Sony Bank, which launched in June 2001, will focus not just on settlement services, but also banking services such as deposit products, mutual funds, and card loans through the Internet. While some may wonder what the consumer electronics giant is doing in the banking business, Sony has actually long been involved in financial services through its life and non-life insurance units.

Without the cost structure of physical branches, Internet banks can presumably offer better interest rate returns and smaller transaction fees. Or so the reasoning goes. Online-only banks in the US have met little success, and some find themselves building physical branches in order to grow.

Although online-only brokerages have succeeded in staking out a share of the market for discount stock trading, the level of interaction associated with banking will make it difficult for online-only banks to compete against brick-and-mortar banks with online operations. One of the dilemmas (particularly in Japan) is that the computer-savvy who would take to online banking tend to be the younger generation, with few assets, while the elder generation (with all the assets) tends to prefer face-to-face meetings when it comes to money management.

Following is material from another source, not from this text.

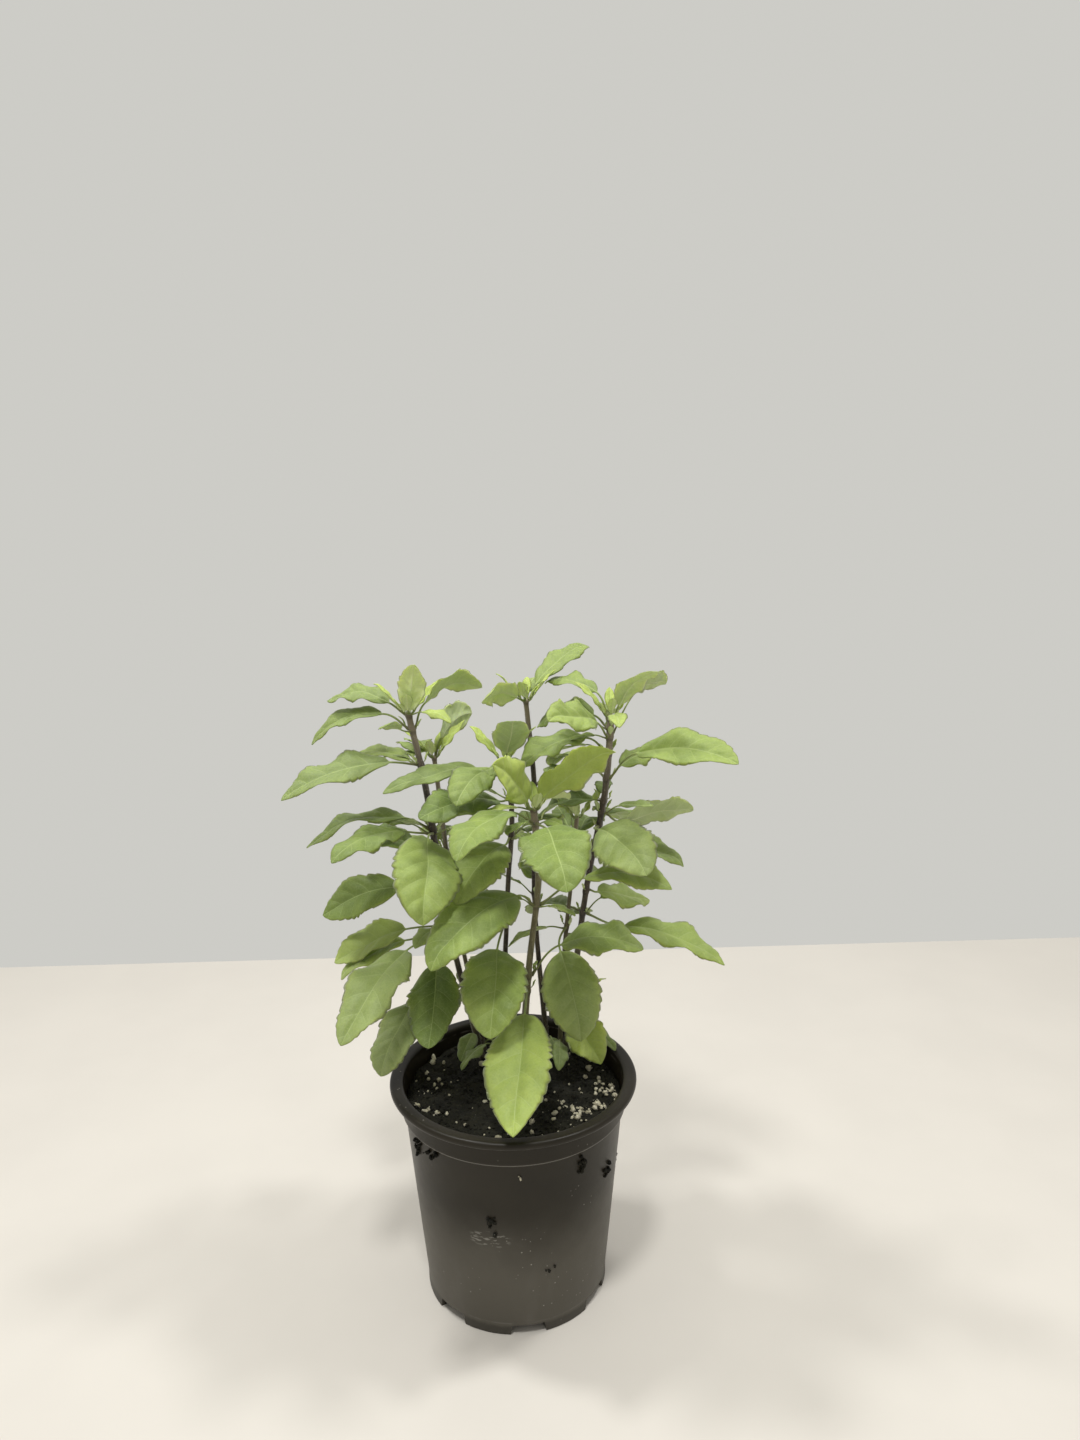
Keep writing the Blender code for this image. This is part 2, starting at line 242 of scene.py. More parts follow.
def makeStage(plan):
    wide, front, back, thick = plan["width"] / 2, plan["front"], plan["back"], plan["thickness"]
    corners = [(x * mm, y * mm, z * mm) for z in (-thick, 0.0) for y in (front, back) for x in (-wide, wide)]
    sides = [(0, 2, 3, 1), (4, 5, 7, 6), (0, 1, 5, 4), (2, 6, 7, 3), (0, 4, 6, 2), (1, 3, 7, 5)]
    mesh = bpy.data.meshes.new("floorSlab")
    mesh.from_pydata(corners, [], sides)
    floor = bpy.data.objects.new("floorSlab", mesh)
    scene.collection.objects.link(floor)
    mesh.materials.append(floorFinish(plan["floorColour"]))

    makeWorld(plan)
    for number, (place, size, watts) in enumerate(plan["lamps"], start=1):
        data = bpy.data.lights.new(f"softLamp{number}", "AREA")
        data.shape = "DISK"
        data.size = size * mm
        data.energy = watts
        lamp = bpy.data.objects.new(data.name, data)
        lamp.location = [value * mm for value in place]
        aim = Vector((0.0, 0.0, 0.15)) - lamp.location
        lamp.rotation_euler = aim.to_track_quat("-Z", "Y").to_euler()
        scene.collection.objects.link(lamp)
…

What Japan lacks in PC penetration, it makes up for in Web-enabled mobile phone penetration. Most banks have extended their online banking services to the wireless Internet, so that users can check balances and transfer money through their wireless phones or PDAs. Banks as well as brokerages are also gearing up to offer their services on new platforms such as NTT's L-mode (a sort of i-mode for fixed-line phones -- see "J@pan Inc Newsletter," No. 130, and digital TV.

Consumers in Japan can expect to see an increasing number of ways to bank and an increasing number of sophisticated financial products from their banks. But so far the Japanese have not flocked to these new instruments as quickly as had been hoped. In the meantime, the post office has only to fear super-popular prime minister Koizumi, who has pledged to privatize the postal system.